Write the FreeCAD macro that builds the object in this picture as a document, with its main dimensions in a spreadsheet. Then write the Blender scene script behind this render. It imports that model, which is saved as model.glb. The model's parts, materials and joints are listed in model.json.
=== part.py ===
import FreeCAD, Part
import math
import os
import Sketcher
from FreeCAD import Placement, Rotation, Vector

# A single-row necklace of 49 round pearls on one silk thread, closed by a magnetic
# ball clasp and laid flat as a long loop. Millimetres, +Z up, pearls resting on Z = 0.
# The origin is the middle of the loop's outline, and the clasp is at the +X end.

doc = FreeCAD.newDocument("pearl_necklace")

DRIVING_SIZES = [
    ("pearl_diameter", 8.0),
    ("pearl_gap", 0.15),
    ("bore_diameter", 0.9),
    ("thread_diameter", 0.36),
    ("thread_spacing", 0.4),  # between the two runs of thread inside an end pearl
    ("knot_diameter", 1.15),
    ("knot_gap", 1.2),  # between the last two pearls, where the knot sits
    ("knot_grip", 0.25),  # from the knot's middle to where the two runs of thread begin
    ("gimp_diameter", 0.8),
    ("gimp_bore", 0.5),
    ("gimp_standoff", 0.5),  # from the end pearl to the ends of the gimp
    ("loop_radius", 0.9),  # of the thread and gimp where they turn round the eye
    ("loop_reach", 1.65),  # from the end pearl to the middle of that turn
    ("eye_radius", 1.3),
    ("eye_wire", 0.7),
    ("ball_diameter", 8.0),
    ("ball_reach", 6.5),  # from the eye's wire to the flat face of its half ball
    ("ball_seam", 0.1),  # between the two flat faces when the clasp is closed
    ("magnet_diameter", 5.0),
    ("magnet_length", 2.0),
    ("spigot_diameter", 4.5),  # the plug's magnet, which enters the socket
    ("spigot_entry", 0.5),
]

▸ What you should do
Pick out and copy every line that contains the word "which".

▸ Problem solution
Write the FreeCAD macro that builds the object in this picture as a document, with its main dimensions in a spreadsheet. Then write the Blender scene script behind this render. It imports that model, which is saved as model.glb. The model's parts, materials and joints are listed in model.json.
    ("spigot_diameter", 4.5),  # the plug's magnet, which enters the socket